Das warme Holz der Bücherwände, ihre symmetrische Anordnung und die harmonischen Proportionen lassen in der Bibliothek eine Atmosphäre entstehen, die gute Gespräche ebenso fördert wie die gemeinsame Freude an Mitmenschen, Büchern, Musik und an den bildenden Künsten.

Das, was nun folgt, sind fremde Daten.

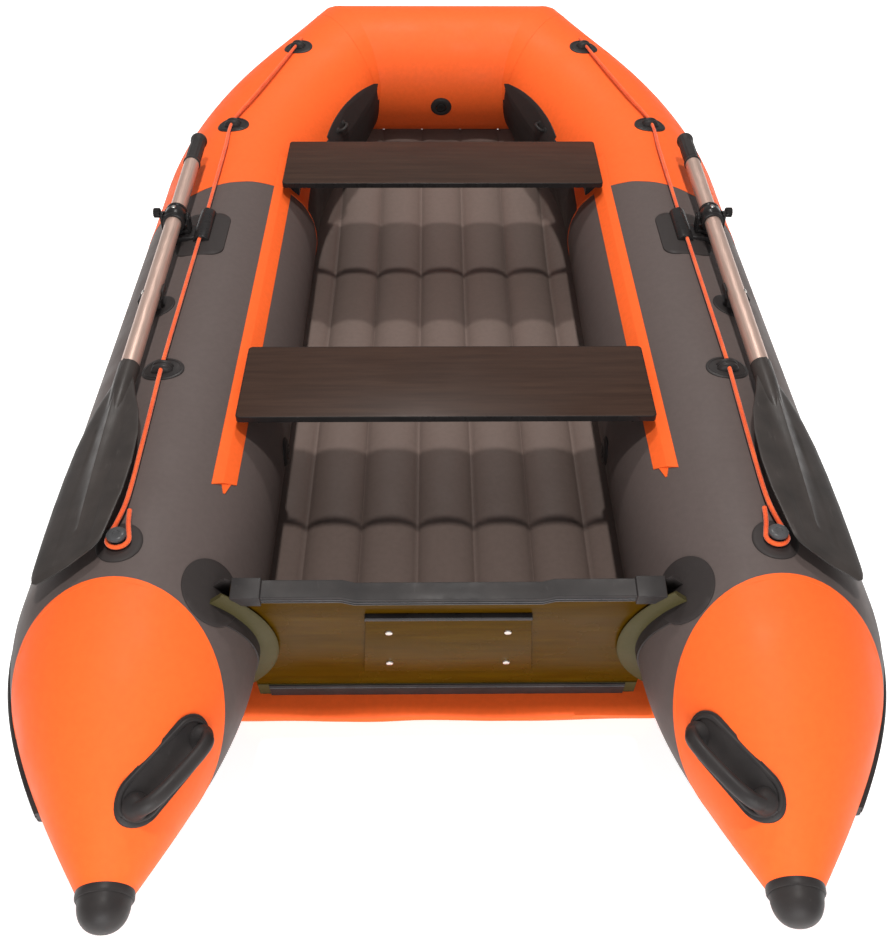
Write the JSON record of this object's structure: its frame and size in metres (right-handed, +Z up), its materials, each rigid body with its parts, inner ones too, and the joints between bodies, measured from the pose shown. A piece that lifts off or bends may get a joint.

Reinhardt hatte die grandiose Klosterbibliothek von St. Gallen in der Schweiz gesehen. Sie wurde in den Jahren 1758 bis 1767 geschaffen und liegt im 1. und 2. Obergeschoß des damals ebenfalls neu errichteten Westflügels des St. Gallener Konvents. Sie war ihm unvergesslich geblieben. Jahre später erschuf er in Leopoldskron eine Bibliothek von gleichwertiger Harmonie. Sie diente aber nicht nur der Verwahrung seiner Bücher, sondern wurde für das Zusammensein mit Freunden so wesentlich, dass sie bis heute das Herzstück des Schlosses bildet.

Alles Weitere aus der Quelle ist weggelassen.